Whether fair or not, Wal-Mart has become a lightning rod for all that’s deemed to be right and wrong with corporate influences in globalization. It has also shaped debate over the relationships between corporations and their stakeholders. Evidently, Wal-Mart has excelled at market orientation, which is focusing on consumers, defeating competitors, and increasing shareholder value – the use of cutting edge technology, innovative logistics, reliance on imported goods, and a nonunion work force – are becoming industry standards. Other stakeholders such as employees, suppliers, and communities have been viewed as secondary to low prices for consumers.

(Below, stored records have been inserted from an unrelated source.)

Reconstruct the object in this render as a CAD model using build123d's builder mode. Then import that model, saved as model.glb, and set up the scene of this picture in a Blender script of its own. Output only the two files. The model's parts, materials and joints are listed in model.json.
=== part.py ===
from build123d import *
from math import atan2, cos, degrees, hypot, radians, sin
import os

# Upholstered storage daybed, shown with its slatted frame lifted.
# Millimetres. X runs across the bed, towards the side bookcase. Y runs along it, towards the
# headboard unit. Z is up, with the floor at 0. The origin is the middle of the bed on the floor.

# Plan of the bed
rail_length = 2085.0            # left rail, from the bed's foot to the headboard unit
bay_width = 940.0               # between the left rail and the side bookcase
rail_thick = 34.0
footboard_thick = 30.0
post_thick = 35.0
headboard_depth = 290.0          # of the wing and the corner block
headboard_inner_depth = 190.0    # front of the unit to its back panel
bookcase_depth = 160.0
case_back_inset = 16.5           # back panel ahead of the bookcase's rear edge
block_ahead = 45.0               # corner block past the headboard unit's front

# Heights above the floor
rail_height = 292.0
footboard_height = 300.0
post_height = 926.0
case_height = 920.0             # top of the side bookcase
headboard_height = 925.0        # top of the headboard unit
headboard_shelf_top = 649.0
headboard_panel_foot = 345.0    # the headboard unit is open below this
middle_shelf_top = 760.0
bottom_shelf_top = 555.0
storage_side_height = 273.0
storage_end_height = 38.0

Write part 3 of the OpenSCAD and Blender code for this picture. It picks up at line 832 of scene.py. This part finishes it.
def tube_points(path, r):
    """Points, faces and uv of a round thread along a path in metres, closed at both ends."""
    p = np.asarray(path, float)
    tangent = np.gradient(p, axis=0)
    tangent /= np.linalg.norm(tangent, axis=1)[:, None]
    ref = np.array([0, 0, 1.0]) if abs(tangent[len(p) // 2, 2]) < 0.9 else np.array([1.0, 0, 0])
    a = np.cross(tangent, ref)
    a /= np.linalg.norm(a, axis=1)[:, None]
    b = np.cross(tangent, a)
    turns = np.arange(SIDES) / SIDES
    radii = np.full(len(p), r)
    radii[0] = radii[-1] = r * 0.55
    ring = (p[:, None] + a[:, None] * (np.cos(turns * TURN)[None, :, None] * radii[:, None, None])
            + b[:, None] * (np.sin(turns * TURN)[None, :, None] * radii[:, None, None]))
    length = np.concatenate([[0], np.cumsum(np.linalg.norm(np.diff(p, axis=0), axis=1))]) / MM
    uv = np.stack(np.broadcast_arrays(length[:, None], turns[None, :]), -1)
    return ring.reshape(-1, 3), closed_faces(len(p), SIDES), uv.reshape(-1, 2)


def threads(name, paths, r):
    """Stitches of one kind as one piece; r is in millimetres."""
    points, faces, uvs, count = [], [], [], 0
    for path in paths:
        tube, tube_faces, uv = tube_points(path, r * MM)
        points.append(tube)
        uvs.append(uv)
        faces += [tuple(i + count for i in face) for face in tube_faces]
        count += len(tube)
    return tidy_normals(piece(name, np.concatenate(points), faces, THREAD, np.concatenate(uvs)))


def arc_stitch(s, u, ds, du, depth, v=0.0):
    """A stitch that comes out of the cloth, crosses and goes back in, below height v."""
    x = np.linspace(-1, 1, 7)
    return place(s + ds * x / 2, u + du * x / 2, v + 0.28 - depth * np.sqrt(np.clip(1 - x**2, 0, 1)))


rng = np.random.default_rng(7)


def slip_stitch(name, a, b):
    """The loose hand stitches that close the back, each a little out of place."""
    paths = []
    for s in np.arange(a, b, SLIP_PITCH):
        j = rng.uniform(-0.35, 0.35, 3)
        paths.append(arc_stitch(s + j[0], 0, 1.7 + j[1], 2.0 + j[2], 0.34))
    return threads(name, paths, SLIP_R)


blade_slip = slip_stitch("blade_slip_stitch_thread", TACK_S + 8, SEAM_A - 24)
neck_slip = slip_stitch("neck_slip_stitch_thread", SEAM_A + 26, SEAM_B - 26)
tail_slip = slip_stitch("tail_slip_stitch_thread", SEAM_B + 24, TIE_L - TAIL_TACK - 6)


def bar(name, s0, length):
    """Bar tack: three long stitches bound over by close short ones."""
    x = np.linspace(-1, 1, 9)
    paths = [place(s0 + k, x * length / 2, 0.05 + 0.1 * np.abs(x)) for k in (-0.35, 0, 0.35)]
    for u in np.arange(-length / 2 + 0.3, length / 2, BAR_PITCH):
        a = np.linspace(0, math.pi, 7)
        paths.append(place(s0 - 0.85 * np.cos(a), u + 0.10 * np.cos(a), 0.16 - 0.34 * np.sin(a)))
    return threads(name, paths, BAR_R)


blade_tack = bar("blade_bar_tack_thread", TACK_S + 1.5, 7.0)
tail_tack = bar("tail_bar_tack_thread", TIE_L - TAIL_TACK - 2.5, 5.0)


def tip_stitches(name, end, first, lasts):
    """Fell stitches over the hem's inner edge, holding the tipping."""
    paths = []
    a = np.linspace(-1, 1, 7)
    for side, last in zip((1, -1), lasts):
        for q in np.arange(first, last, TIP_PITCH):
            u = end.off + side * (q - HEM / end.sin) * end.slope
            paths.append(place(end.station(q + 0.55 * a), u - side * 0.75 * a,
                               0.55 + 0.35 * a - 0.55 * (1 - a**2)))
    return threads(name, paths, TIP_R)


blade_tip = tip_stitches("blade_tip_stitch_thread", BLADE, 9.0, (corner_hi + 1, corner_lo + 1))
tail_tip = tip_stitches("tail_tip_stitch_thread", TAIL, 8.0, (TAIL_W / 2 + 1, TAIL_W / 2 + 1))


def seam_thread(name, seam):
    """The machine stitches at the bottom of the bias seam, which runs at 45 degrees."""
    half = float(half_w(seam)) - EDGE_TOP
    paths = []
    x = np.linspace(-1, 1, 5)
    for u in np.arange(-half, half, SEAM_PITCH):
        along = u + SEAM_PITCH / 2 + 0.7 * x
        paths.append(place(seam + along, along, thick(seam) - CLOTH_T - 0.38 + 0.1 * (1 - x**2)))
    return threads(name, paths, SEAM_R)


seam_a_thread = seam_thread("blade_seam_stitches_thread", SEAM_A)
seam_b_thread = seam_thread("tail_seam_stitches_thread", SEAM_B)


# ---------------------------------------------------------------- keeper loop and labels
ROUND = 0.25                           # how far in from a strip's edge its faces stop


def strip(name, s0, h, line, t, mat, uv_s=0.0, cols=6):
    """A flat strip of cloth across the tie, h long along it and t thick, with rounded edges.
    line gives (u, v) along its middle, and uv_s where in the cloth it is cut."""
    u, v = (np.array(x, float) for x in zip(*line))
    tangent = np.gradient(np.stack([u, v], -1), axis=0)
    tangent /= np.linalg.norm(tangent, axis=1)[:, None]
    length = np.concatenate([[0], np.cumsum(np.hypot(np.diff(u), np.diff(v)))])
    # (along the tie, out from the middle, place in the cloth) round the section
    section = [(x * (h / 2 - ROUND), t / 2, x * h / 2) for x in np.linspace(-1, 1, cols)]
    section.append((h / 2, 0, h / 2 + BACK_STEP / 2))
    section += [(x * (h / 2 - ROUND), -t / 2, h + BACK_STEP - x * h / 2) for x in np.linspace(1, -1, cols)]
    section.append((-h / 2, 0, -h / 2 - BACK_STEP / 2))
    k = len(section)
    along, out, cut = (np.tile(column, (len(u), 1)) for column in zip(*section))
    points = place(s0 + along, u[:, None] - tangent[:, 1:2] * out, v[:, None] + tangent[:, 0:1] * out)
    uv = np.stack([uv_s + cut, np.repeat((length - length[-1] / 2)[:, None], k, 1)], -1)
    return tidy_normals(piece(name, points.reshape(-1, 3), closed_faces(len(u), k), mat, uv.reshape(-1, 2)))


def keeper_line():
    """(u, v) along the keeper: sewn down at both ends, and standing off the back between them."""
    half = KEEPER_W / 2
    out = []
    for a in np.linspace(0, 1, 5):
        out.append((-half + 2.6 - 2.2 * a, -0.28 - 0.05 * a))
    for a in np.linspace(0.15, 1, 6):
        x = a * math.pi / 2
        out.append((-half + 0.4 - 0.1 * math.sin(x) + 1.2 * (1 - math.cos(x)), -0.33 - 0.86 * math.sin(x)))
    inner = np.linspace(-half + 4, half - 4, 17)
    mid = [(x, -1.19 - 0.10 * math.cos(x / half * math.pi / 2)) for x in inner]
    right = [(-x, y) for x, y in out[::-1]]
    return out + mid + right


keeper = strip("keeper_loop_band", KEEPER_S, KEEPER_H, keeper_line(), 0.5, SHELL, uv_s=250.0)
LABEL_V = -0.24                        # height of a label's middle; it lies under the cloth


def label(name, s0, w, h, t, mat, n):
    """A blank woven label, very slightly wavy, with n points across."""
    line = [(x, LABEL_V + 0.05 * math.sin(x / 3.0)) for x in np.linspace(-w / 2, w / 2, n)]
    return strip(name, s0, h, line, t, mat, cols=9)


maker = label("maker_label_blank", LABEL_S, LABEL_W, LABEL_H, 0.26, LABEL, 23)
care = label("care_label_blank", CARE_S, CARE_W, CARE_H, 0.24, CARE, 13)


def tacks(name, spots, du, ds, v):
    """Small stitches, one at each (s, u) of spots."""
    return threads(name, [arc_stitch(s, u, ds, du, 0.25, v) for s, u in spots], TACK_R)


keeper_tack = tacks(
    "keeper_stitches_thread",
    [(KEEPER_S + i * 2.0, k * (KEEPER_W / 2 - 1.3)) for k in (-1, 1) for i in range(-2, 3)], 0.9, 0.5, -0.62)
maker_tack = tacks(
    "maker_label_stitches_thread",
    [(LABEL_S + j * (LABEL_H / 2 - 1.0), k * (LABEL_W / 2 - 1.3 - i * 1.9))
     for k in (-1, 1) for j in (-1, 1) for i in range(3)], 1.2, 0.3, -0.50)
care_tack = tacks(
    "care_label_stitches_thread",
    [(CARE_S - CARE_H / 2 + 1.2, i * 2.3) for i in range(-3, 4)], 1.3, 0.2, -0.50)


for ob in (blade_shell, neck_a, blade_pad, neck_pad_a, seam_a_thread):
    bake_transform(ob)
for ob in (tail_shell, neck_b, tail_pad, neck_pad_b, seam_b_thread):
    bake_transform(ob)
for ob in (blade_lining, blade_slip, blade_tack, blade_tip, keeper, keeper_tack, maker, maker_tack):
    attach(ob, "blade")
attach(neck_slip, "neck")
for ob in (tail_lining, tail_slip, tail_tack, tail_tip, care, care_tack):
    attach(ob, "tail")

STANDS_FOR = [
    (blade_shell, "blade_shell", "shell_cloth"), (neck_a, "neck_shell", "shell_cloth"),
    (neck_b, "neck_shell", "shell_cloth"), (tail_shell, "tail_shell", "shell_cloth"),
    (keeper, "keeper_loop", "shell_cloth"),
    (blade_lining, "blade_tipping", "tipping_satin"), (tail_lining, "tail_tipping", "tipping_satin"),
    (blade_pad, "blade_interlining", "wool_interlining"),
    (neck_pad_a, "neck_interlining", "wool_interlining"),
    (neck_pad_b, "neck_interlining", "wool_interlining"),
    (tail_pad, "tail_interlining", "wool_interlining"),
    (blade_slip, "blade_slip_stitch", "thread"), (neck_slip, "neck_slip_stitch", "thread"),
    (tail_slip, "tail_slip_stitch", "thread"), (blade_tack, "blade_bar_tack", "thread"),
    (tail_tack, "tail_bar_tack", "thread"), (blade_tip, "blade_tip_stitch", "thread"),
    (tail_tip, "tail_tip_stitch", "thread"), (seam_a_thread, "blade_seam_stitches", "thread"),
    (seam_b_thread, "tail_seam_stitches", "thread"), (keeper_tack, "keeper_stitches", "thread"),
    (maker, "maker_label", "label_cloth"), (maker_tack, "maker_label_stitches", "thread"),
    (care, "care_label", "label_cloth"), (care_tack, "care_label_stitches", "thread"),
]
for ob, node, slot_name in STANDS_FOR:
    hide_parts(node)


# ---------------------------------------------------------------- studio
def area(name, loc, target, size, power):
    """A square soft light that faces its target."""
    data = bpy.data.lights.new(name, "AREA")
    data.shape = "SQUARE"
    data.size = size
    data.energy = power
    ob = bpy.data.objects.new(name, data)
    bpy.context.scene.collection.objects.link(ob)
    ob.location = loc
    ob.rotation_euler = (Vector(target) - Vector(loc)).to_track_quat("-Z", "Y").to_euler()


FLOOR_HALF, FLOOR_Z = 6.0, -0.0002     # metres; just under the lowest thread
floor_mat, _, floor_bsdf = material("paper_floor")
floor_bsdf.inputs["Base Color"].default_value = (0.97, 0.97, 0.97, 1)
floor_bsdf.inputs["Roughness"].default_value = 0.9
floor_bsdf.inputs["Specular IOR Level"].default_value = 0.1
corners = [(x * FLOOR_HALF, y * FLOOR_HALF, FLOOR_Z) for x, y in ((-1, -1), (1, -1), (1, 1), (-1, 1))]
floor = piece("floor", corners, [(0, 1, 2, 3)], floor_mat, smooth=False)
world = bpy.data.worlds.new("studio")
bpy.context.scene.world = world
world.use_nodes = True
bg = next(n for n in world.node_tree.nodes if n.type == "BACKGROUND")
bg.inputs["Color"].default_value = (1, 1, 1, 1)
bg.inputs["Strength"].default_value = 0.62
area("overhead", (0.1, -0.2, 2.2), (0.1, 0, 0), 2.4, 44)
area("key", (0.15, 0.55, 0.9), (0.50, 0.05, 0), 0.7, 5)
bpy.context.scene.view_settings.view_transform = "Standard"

Wal-Mart realized that if it did not expand internationally, other global retailers would beat them. In fact, Wal-Mart does face significant global competition from Carrefour of France, Ahold of Holland, and Tesco of United Kingdom. The pace of Wal-Mart’s global expansion also looks quite impressive in comparison with that of other large retailers such as the Carrefour. It appears likely that an even faster pace of global expansion would have significantly increased the probability of costly mistakes. It also appears reasonable to conclude that, until recently, Wal-Mart has given higher priority to expanding its geographic footprint across countries instead of increasing depth of penetration and market share within a smaller number of mega-markets.